二、砂二埋モレタ国
「寝てたのかい?」
「……ああ、すまない」
「生返事とは随分だね小娘。しゃきっとせい」
ぺしり、と額を叩かれ、夢うつつというか、いまいち定まらなかった意識のピントがようやく合いだす。
「名前を言ってごらん」
「漆原蒼衣(うるしばらあおい)」
「歳は?」
「二十六」
「何かおもしろいことを言ってみな」
「隣の客はよく柿食う客だが、しかしどうだろう。客というくらいだからどこかの店の中でのことなのだろうけど、柿を置いている店というのは、私は寡聞にして知らない。
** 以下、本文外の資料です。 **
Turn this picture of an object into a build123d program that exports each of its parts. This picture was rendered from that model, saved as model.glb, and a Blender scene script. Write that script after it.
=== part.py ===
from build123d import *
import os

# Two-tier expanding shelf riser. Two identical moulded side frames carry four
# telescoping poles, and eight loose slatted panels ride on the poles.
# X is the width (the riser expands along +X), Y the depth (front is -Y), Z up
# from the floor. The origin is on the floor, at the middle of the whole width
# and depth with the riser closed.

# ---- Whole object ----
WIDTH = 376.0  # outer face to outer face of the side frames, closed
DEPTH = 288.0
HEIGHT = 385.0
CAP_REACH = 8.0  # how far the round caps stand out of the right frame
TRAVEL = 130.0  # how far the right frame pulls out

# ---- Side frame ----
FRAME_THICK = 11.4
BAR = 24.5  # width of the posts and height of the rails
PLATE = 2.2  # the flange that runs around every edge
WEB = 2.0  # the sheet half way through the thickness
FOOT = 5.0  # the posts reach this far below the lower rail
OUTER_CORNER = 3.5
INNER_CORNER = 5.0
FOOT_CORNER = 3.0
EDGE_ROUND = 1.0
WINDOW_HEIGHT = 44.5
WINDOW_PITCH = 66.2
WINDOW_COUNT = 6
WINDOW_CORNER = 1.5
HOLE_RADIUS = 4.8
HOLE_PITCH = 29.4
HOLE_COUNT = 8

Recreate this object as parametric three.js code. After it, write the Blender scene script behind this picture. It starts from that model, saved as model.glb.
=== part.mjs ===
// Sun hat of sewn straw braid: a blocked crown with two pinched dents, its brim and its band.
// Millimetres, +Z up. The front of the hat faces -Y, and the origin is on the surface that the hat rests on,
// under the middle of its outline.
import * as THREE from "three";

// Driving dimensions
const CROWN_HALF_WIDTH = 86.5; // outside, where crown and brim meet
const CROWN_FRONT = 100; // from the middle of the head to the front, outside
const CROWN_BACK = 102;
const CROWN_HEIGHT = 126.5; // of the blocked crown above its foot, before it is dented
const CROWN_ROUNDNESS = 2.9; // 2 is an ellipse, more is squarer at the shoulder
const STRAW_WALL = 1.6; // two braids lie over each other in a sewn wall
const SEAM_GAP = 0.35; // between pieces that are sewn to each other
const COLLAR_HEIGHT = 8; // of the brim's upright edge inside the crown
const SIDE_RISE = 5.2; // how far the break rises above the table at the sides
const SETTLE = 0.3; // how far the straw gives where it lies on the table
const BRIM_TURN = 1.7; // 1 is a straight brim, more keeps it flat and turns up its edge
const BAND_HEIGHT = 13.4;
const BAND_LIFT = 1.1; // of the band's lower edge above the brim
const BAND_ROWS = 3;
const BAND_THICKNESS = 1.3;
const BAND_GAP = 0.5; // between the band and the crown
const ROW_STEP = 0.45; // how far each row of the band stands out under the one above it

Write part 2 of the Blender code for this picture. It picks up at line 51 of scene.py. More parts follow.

しかも『よく柿食う』ということは少なくとも、少なくともそう思えるだけの量はすでに食べているわけで、仮に大量に柿を仕入れてある店があったとして、恐らくたぶん、それほどまでに柿を食う客なんてその人くらいしかいないだろうと思う。思うし、そこまで食べるのなら柿が好きなのだろうとも思うのだが、好きだからといってそこまで食べられるかと聞かれれば、私は首を縦には振れない。ともすればその客は、よく柿食う客、というよりは、柿の魅力に憑りつかれた客────柿に喰われた客と解釈するのが正しいのだろう」
「……ふむ。正常だね」
「正常か」
「長い上につまらない。この事実が、お前さんを正常だと言いせしめてるよ」
「ありがとう、綾乃(あやの)さん」
「いや、礼を言われる流れではなかったよ」
淡々と、のらりくらりとやり取りを終わらせて、蒼衣はベッドから起きた。右目に鈍い痛みが走ったが、いつものことだった。
ここは砂漠のオアシスにあるキャンプ。その中でも一際大きなテント。医療テントの中だ。